▶ [DATA SHOWN]
--

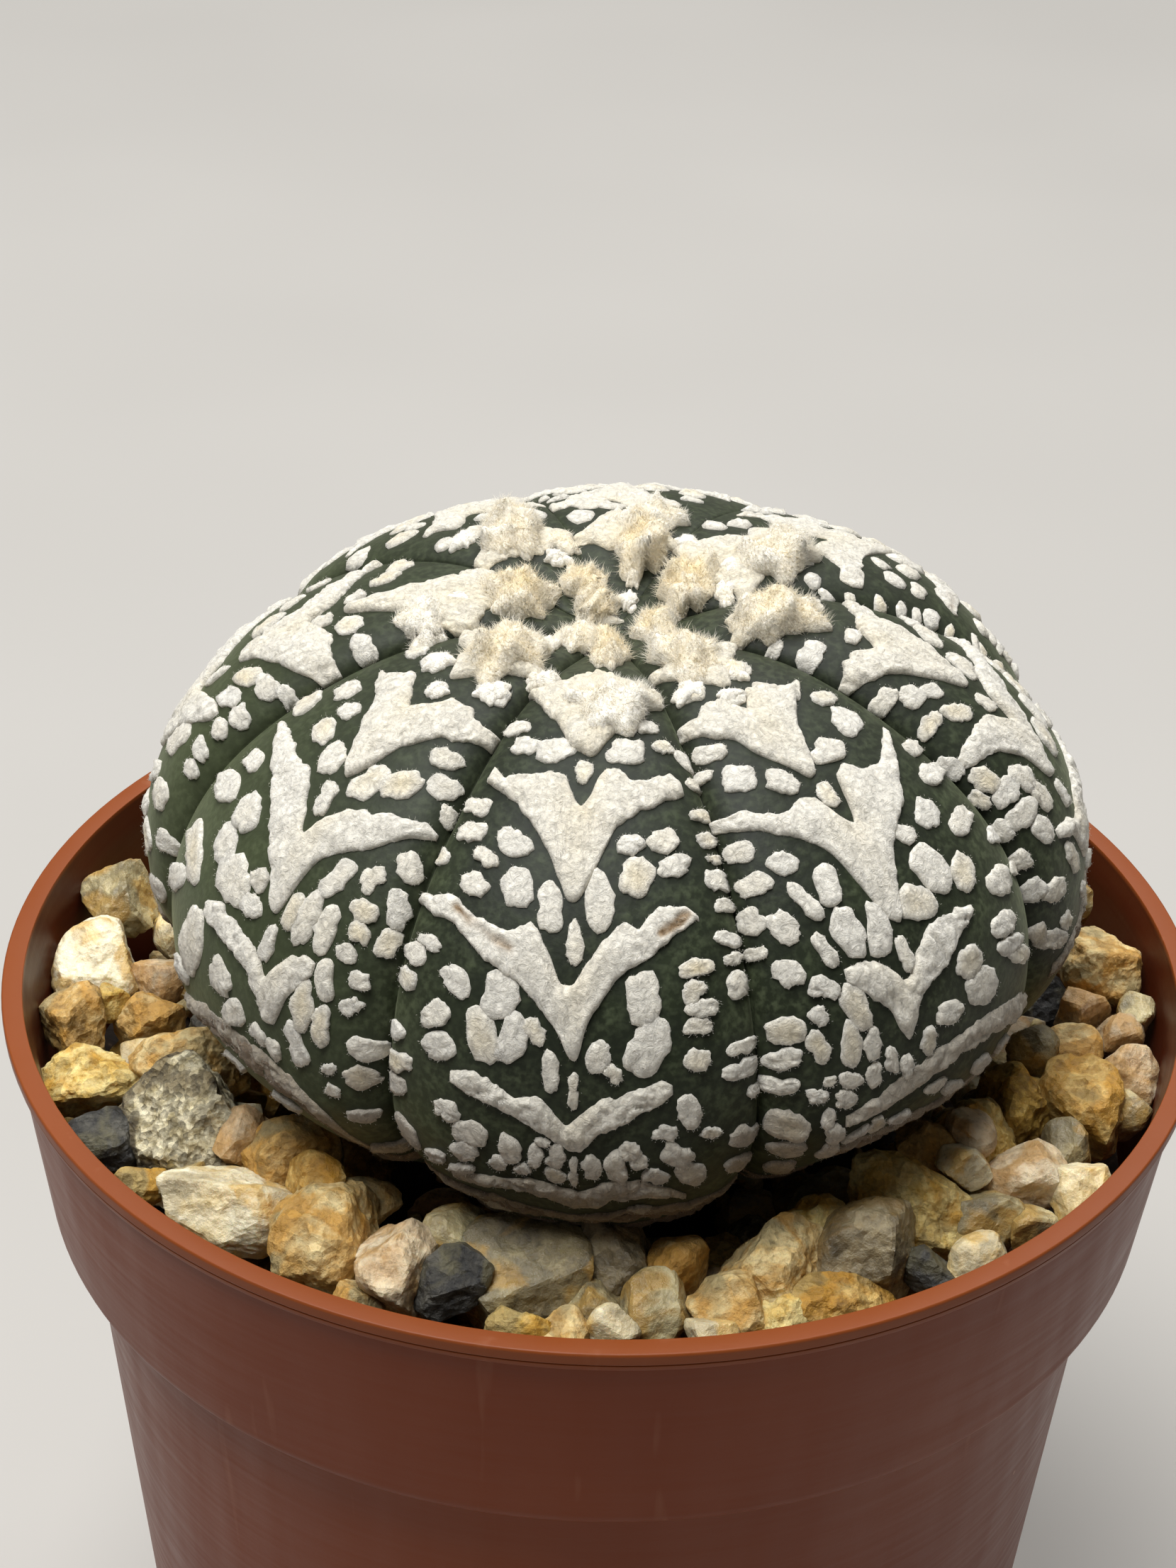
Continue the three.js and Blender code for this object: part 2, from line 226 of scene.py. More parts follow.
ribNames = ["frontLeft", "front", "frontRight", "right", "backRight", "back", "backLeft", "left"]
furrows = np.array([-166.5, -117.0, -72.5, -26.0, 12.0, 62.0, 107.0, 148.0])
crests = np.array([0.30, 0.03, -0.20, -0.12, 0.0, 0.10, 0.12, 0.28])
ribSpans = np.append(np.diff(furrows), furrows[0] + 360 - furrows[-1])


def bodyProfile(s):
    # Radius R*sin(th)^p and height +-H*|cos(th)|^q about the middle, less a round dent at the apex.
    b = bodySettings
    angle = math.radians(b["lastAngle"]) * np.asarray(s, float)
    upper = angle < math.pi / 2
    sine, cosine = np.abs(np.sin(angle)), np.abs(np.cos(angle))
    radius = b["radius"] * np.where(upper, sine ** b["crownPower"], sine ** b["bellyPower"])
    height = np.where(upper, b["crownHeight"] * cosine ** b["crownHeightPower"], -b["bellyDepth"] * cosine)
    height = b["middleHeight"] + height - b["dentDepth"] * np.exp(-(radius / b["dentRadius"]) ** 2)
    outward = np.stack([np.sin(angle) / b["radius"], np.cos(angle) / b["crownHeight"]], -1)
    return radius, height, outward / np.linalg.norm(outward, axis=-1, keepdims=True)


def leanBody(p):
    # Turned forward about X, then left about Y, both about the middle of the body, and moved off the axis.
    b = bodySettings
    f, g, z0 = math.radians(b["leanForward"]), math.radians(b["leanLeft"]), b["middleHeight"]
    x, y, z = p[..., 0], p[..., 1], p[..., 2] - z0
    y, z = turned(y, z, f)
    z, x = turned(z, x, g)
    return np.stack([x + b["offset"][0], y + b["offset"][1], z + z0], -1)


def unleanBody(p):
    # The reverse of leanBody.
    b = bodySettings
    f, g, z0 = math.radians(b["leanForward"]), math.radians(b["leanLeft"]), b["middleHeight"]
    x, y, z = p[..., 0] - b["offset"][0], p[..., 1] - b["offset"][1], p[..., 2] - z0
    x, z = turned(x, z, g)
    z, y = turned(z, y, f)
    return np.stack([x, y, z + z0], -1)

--

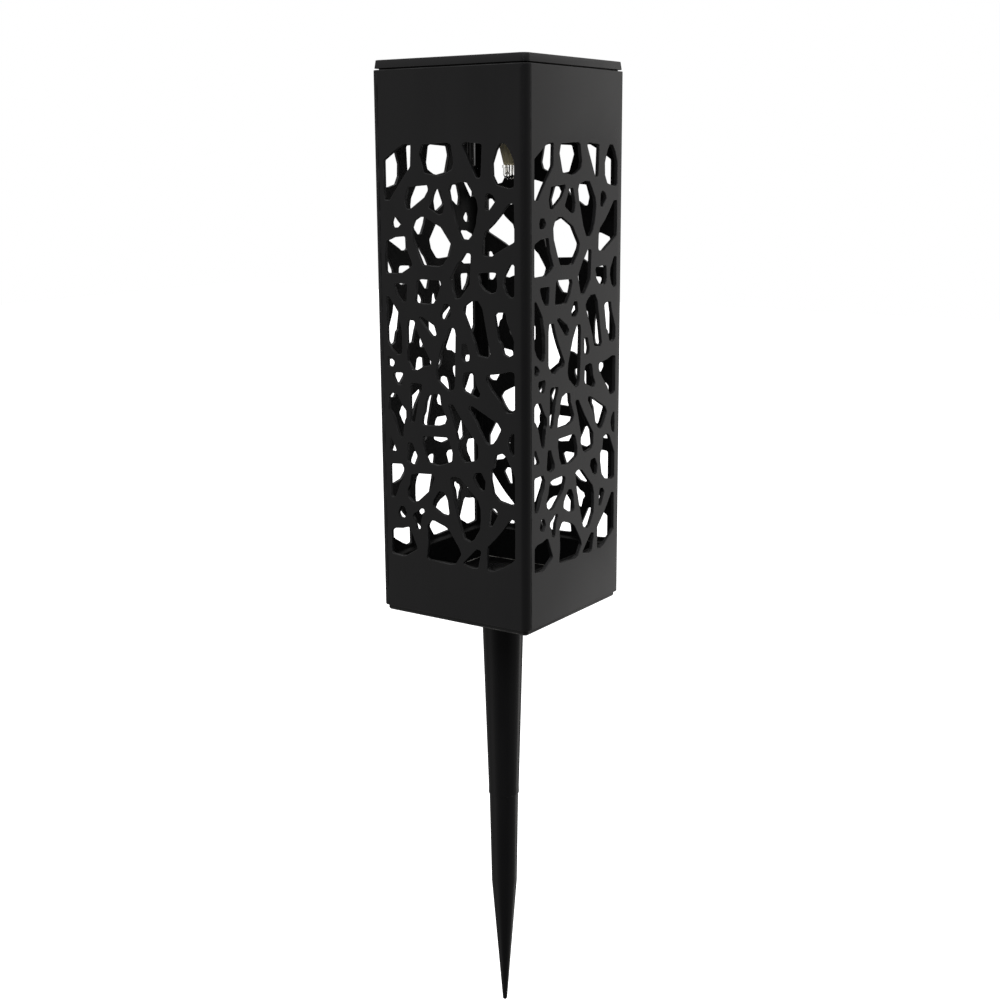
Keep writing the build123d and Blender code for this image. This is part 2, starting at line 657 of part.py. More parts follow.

--

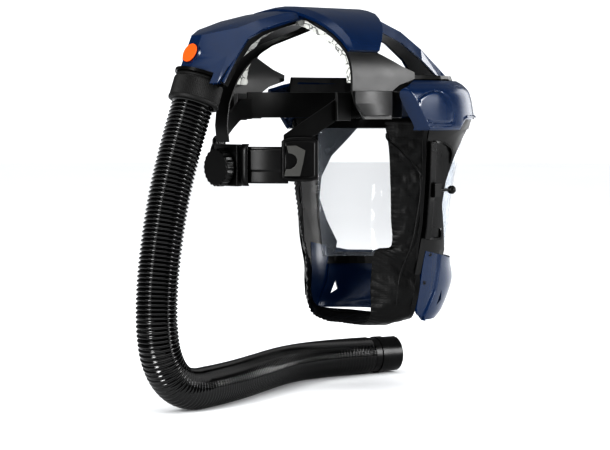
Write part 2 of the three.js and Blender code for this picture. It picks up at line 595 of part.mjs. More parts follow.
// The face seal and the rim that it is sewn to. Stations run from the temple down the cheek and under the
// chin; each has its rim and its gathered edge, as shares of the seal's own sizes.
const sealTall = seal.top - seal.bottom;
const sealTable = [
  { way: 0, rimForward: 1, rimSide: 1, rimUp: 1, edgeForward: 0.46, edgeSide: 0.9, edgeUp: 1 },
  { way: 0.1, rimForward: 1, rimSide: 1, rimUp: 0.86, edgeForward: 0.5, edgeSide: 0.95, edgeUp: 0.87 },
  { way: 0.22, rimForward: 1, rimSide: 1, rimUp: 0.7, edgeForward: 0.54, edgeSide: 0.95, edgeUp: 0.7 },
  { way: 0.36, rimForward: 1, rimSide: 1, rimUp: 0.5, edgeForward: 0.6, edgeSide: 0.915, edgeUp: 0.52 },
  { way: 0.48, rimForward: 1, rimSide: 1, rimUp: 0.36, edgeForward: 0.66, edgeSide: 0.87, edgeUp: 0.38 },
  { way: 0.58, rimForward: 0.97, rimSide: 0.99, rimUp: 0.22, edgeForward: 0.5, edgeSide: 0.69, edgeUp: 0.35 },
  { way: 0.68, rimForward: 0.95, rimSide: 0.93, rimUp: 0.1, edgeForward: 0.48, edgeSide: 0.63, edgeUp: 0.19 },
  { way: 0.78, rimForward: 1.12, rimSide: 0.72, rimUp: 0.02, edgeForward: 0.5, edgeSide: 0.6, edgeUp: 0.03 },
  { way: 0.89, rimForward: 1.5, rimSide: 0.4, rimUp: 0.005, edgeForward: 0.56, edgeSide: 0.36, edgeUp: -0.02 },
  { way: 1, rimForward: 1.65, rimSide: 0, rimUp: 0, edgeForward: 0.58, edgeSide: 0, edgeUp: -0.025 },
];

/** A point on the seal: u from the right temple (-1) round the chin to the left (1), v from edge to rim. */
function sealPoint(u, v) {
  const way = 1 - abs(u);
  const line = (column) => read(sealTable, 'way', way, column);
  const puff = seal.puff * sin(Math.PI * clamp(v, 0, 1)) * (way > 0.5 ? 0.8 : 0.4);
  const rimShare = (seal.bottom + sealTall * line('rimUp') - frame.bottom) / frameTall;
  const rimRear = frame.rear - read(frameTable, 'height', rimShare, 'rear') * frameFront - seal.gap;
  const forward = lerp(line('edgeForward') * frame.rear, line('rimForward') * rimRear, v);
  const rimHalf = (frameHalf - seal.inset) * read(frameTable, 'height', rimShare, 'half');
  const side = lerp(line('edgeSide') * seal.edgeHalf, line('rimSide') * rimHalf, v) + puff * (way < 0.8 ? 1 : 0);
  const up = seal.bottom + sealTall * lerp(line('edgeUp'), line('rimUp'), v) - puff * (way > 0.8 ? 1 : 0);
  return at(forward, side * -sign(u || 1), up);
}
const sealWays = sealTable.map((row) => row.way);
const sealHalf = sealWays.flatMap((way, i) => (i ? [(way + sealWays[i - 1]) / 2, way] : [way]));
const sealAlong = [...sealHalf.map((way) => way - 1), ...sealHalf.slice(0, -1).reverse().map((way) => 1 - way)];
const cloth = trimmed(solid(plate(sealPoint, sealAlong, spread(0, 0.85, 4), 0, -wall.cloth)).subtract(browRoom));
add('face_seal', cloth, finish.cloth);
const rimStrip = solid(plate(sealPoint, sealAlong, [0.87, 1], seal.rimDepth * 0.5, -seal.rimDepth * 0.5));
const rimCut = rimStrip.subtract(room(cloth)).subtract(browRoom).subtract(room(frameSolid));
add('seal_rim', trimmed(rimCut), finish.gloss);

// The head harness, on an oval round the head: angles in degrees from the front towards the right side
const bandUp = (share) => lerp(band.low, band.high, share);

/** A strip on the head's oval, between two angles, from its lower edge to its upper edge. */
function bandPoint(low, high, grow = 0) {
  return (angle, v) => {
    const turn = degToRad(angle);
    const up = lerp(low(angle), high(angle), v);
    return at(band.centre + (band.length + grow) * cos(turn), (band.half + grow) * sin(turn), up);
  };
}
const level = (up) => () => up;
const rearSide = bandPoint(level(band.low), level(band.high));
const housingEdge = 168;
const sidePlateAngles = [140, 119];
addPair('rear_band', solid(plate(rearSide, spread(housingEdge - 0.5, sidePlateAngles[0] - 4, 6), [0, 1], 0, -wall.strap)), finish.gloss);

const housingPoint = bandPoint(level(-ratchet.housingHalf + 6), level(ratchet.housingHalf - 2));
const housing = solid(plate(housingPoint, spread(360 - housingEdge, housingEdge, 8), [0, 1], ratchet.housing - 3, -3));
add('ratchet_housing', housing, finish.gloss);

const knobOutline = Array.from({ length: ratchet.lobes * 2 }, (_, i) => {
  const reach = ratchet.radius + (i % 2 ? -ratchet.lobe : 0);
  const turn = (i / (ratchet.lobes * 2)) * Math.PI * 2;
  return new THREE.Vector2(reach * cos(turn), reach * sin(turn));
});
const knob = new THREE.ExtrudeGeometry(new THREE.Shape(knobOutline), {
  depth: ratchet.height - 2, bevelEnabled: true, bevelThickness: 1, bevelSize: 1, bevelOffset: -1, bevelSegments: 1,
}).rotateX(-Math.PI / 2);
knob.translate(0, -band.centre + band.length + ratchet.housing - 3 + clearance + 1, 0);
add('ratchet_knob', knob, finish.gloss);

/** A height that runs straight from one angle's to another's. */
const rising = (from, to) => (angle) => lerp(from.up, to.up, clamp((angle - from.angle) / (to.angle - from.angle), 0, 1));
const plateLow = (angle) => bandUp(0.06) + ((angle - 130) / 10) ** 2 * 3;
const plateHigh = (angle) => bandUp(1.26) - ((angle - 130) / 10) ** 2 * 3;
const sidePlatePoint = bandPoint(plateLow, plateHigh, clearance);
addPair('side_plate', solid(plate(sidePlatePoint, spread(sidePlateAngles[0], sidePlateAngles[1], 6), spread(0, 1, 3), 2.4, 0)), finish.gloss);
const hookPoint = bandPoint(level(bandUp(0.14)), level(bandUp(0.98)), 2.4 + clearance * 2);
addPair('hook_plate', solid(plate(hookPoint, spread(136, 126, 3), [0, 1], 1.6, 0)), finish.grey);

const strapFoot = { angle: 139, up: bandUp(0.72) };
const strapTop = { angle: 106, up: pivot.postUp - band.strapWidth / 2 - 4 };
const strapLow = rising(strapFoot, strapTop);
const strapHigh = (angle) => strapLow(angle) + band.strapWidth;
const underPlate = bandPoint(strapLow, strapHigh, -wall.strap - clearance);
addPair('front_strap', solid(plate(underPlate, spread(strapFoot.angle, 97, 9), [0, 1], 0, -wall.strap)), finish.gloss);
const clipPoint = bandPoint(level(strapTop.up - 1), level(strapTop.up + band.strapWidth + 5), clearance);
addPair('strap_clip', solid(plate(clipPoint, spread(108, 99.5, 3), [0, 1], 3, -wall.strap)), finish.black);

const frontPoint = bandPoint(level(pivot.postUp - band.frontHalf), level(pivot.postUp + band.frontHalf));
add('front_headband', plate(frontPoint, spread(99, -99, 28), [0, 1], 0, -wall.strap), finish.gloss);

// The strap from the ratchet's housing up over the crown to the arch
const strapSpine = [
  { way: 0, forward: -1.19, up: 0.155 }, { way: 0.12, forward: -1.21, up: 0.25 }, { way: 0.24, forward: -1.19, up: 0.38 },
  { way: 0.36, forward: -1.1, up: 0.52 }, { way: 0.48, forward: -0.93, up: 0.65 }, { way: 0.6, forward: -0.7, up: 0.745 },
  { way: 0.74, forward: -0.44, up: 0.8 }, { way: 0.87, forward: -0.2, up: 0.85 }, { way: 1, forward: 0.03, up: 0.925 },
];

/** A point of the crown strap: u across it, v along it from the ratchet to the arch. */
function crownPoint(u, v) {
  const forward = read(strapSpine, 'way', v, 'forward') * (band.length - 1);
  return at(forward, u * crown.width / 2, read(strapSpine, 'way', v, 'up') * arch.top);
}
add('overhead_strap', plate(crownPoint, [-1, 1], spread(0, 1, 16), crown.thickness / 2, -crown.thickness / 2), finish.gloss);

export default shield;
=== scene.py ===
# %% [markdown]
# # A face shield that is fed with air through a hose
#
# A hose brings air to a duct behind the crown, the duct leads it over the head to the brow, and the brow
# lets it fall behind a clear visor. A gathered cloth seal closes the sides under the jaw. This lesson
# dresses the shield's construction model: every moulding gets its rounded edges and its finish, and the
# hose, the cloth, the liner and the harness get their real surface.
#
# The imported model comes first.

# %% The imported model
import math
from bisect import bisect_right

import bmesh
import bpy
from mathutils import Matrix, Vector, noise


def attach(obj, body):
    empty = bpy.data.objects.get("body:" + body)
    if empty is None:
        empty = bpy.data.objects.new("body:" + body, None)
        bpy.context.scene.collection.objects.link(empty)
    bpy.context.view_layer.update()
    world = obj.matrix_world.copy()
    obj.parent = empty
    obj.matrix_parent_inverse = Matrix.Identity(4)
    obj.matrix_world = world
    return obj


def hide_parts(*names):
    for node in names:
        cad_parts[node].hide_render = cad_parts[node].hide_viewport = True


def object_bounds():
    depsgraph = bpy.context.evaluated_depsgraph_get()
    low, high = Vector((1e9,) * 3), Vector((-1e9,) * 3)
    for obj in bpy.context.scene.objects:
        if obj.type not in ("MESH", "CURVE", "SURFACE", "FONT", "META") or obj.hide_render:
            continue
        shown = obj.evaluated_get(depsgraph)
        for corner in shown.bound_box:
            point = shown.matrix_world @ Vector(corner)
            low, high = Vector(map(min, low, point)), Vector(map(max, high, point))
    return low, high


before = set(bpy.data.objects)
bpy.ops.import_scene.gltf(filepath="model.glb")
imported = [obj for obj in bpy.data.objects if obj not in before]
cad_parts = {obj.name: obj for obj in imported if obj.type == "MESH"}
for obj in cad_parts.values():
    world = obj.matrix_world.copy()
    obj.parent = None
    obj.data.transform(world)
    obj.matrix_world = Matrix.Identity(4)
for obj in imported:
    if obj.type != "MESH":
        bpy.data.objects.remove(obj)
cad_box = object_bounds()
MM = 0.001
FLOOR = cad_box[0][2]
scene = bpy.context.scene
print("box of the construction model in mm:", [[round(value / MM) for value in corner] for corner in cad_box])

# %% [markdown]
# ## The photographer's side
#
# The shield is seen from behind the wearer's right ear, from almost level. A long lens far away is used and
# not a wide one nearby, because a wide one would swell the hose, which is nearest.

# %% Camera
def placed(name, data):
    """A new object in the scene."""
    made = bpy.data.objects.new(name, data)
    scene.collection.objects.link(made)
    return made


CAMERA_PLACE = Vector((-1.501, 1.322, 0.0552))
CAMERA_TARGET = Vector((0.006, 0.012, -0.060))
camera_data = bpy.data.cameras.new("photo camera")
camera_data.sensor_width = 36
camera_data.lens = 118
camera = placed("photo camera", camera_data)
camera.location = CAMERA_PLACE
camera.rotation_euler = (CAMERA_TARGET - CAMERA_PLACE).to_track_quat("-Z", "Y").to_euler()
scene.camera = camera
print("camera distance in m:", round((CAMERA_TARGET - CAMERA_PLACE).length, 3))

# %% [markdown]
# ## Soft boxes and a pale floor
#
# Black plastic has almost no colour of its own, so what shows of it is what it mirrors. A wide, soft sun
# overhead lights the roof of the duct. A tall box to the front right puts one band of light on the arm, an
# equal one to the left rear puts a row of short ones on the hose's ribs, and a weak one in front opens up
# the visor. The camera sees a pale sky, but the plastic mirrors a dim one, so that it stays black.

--

▶ [YOUR GOAL] Output, from the data above, the lines from the line with "the arch. */" to the line with "if empty is" exactly as they stand, both ends included and nothing else.

▶ [FULL SOLUTION]
/** A point of the crown strap: u across it, v along it from the ratchet to the arch. */
function crownPoint(u, v) {
  const forward = read(strapSpine, 'way', v, 'forward') * (band.length - 1);
  return at(forward, u * crown.width / 2, read(strapSpine, 'way', v, 'up') * arch.top);
}
add('overhead_strap', plate(crownPoint, [-1, 1], spread(0, 1, 16), crown.thickness / 2, -crown.thickness / 2), finish.gloss);

export default shield;
=== scene.py ===
# %% [markdown]
# # A face shield that is fed with air through a hose
#
# A hose brings air to a duct behind the crown, the duct leads it over the head to the brow, and the brow
# lets it fall behind a clear visor. A gathered cloth seal closes the sides under the jaw. This lesson
# dresses the shield's construction model: every moulding gets its rounded edges and its finish, and the
# hose, the cloth, the liner and the harness get their real surface.
#
# The imported model comes first.

# %% The imported model
import math
from bisect import bisect_right

import bmesh
import bpy
from mathutils import Matrix, Vector, noise


def attach(obj, body):
    empty = bpy.data.objects.get("body:" + body)
    if empty is None:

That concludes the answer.